■ **Goal**: Give the number of lines containing "origin" in this listing, with no other words.

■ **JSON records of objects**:
####################

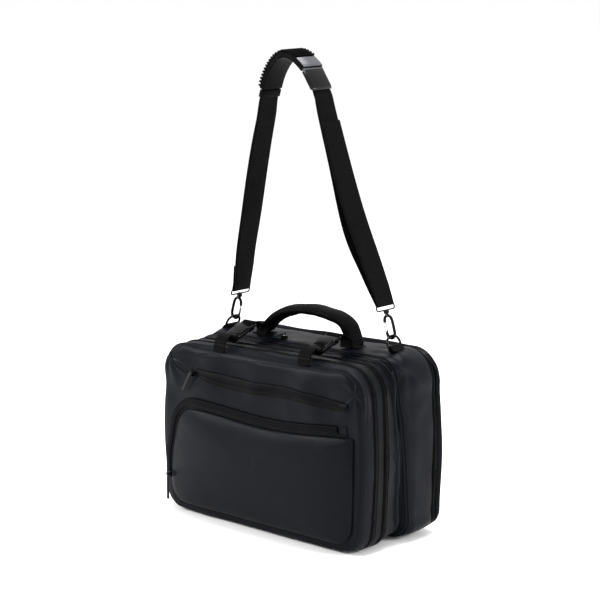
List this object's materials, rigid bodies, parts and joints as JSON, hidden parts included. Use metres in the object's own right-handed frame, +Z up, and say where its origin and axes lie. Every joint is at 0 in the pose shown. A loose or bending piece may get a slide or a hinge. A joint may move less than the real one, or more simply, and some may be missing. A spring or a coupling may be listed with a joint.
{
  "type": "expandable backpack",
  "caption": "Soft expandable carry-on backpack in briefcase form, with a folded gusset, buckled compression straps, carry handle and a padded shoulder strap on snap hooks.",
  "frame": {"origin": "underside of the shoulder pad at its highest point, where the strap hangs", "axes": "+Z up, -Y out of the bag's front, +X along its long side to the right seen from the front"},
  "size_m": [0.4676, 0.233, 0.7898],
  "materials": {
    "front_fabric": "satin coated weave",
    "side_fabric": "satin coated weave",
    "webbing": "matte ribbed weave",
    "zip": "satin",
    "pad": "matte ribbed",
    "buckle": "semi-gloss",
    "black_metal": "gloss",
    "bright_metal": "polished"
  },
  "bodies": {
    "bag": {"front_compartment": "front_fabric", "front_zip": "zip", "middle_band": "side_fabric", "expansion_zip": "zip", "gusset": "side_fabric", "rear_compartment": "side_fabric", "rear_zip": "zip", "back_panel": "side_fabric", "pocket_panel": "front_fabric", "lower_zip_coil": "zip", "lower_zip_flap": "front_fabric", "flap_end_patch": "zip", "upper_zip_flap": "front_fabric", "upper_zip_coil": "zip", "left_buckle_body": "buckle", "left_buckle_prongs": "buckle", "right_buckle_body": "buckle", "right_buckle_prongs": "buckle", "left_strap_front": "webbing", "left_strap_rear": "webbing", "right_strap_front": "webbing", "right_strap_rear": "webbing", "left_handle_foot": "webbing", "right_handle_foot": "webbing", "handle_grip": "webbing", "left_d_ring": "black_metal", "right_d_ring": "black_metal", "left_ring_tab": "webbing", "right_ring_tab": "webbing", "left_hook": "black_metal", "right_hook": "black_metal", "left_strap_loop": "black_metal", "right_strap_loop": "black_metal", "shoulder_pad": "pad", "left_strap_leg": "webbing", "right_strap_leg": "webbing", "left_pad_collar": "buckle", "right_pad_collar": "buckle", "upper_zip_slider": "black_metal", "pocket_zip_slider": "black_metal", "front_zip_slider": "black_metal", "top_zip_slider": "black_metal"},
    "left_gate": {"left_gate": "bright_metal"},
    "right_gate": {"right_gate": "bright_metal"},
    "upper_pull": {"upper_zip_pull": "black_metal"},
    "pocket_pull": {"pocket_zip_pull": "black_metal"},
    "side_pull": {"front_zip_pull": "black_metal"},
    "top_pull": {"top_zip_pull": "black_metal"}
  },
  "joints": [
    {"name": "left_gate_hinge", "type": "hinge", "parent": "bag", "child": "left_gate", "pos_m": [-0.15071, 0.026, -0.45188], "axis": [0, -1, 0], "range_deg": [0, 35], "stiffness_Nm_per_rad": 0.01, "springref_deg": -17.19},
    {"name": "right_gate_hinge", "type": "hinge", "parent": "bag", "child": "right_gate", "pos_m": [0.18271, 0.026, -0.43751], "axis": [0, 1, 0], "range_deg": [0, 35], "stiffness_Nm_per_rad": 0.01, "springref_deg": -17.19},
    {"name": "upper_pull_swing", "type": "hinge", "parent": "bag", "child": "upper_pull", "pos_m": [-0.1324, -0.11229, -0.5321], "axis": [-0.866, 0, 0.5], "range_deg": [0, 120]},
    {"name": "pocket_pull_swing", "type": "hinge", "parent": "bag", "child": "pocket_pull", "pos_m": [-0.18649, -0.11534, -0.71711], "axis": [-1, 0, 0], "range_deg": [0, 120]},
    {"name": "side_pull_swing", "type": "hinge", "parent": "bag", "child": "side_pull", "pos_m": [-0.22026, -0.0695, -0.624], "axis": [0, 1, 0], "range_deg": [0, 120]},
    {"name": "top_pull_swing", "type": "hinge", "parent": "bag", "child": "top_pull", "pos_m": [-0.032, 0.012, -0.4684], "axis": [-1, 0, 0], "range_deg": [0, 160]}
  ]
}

####################

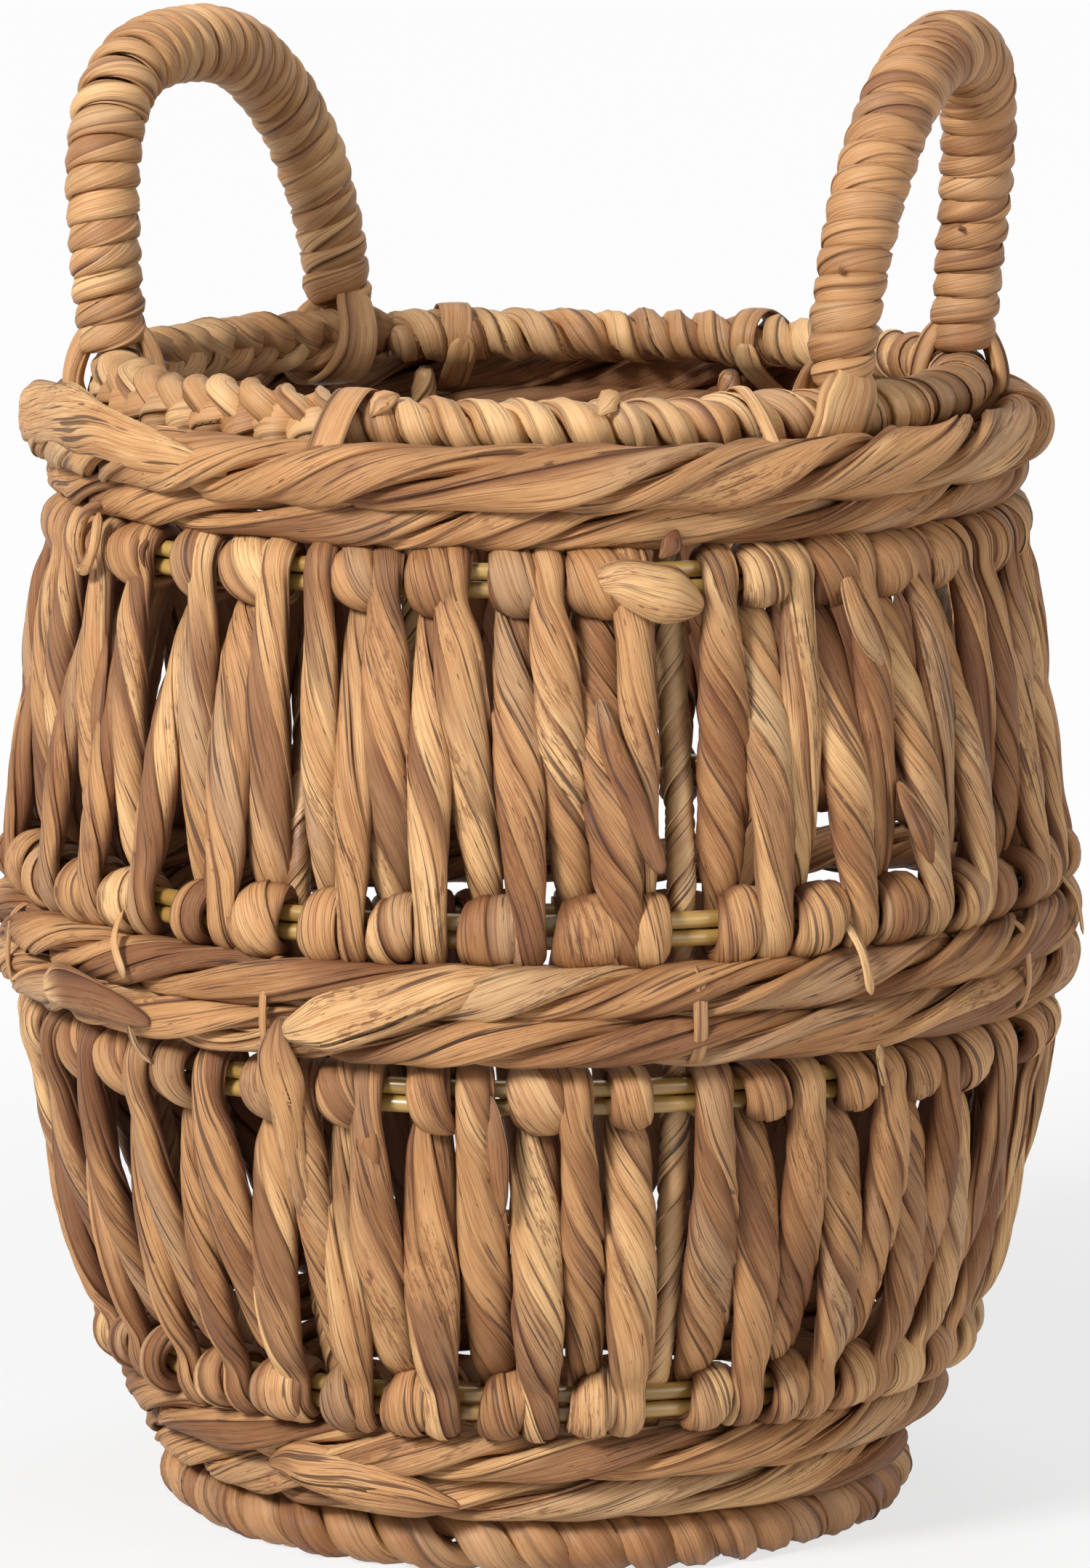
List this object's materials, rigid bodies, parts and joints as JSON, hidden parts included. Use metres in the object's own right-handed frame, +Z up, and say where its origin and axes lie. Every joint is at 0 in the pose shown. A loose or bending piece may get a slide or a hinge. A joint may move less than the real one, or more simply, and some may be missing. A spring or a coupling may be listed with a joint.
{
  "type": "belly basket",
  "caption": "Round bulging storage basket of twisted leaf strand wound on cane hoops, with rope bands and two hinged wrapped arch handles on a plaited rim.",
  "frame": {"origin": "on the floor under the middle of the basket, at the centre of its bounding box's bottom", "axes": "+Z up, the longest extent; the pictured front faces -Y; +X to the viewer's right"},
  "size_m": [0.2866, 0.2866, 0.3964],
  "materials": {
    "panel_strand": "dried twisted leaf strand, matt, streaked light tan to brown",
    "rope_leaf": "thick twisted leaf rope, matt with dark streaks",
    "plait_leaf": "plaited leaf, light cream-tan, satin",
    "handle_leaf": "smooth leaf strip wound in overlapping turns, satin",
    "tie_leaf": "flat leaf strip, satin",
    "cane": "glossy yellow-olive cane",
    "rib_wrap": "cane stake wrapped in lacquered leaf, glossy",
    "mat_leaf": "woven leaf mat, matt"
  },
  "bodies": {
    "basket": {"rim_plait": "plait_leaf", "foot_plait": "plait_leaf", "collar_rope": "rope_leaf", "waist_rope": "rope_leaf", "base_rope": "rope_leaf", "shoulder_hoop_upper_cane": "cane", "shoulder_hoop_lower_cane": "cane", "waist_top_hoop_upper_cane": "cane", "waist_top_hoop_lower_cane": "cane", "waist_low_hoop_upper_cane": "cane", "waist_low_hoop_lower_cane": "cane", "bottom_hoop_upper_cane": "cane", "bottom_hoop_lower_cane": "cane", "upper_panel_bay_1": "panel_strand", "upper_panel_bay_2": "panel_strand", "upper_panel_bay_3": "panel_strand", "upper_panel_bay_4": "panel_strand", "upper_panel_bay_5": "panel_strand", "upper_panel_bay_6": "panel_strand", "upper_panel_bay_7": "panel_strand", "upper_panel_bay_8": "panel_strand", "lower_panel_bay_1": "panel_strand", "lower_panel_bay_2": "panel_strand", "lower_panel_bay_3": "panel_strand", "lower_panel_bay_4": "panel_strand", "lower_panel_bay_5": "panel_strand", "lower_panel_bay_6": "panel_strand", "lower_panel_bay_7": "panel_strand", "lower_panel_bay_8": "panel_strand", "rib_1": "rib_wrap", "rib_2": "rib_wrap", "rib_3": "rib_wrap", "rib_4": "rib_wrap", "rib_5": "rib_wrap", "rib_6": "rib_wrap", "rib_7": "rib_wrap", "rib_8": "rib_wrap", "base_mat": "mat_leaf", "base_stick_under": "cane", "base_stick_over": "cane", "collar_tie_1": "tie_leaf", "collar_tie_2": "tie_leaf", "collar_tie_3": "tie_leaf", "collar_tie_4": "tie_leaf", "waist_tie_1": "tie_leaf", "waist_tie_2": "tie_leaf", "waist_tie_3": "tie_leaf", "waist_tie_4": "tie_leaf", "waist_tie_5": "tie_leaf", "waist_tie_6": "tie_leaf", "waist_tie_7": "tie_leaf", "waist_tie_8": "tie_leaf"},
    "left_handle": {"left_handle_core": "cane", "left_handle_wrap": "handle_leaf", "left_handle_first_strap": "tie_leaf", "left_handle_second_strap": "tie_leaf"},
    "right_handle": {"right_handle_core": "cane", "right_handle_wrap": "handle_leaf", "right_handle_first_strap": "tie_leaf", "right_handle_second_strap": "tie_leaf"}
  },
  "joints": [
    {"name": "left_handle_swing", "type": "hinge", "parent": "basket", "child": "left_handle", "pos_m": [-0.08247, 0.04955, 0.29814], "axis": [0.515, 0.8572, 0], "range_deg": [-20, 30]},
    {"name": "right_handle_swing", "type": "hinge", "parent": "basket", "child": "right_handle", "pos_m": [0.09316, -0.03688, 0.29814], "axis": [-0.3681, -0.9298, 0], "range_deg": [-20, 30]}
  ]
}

####################

■ **Exercise solution**: 4